Like many others, I cut off the stanchions that were attached to the bulkheads, so I put pins in the waterways to help me align where the stanchions will be attached to the rail. I don’t have a pin pusher so I manufactured one using an old cheap screwdriver I had laying around. I took a hacksaw to the shaft, then drilled a hole into the shaft.
Due to the small size of the boards, I decided to omit the coves.
In researching how to do the stanchions and scuppers I couldn’t find a lot of detailed info (yes, lots of helpful pics), but not the details I like, so here’s what I did:
- Dry fitted the board that will have scuppers. For the quarter deck this is a 1/16” x 1/16” (same size of board I used as the top plank of the hull on the quarter deck) while on the fore deck is 1/8” x 1/16” (same size of board as I used to plank the hull). View attachment 379804
- Marked the board where each stanchion will be; this is where I taped the waterways.

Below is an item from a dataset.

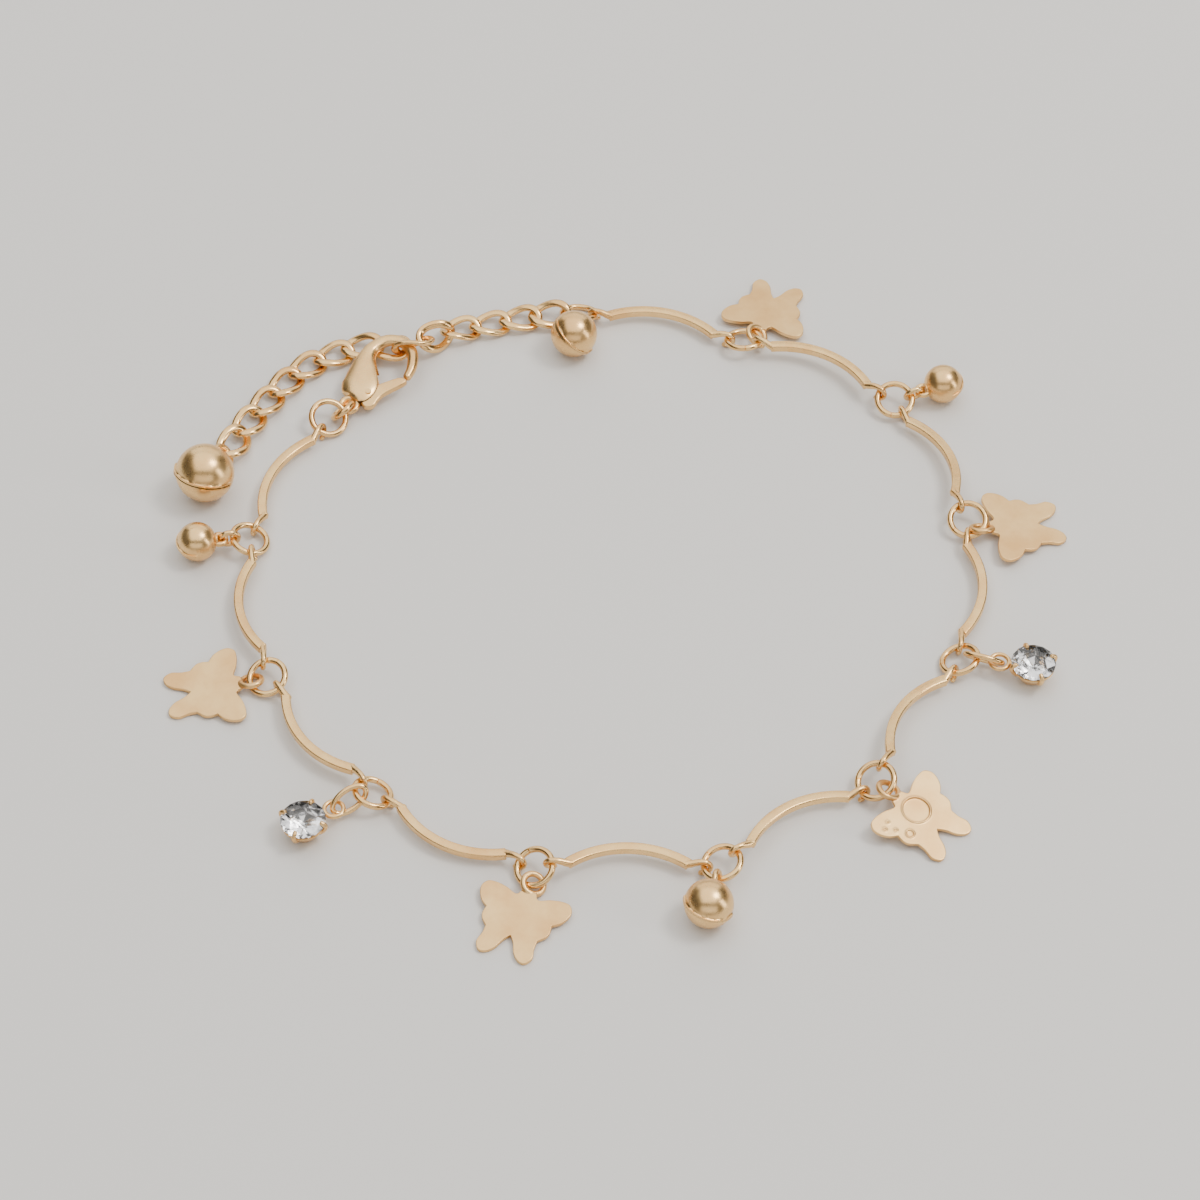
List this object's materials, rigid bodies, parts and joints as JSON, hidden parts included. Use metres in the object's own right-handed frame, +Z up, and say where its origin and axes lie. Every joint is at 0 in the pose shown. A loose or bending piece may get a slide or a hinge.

- I knew the scuppers were small, but it wasn’t until I started planning them out that I realized just how small they actually are. They are supposed to be 1/64” x 3/64” and for the quarter deck, they are on a 1/16” x 1/16” board. I used a small file that is about 1/16” thick, so I ran the file across the board until I was about half way thru the quarter deck board and about a 1/4 way thru the fore deck board. View attachment 379807View attachment 379805
- The boards with the scuppers are thicker (1/16”) than the boards that are glued to them (1/32”), so I used a number of pins on a foil covered board to hold the scupper board and the rail board (1/8”) together while the glue dried. The foil was to make sure the 2 boards didn’t get glued to anything else. View attachment 379806
- Cut 1/8” x 1/8” stock into pieces that are a little bit taller then the 2 boards (scupper board and rail board). View attachment 379808
- Glued stanchions to the boards. View attachment 379809
- Drilled 1/32” (?) hole in every 3rd stanchion or so.View attachment 379810
- Clean excess glue off/out of scuppers.
- Paint the inside of the completed rails white.View attachment 379811
- Remove tape from the waterways.
- Glue the painted rails to the waterways.
- Insert pins in drilled stanchions (to assist in keeping them in place while glue dries).
- Sand the outside of the rail boards to align them with the edge of the planks of the hull.
- Sand the excess tops of the stanchions off.
I only made it through #10 before having to pack it in as I’m off to visit family in North Carolina. Wish I could have finished the rails or be able to take it with me, but that is not possible.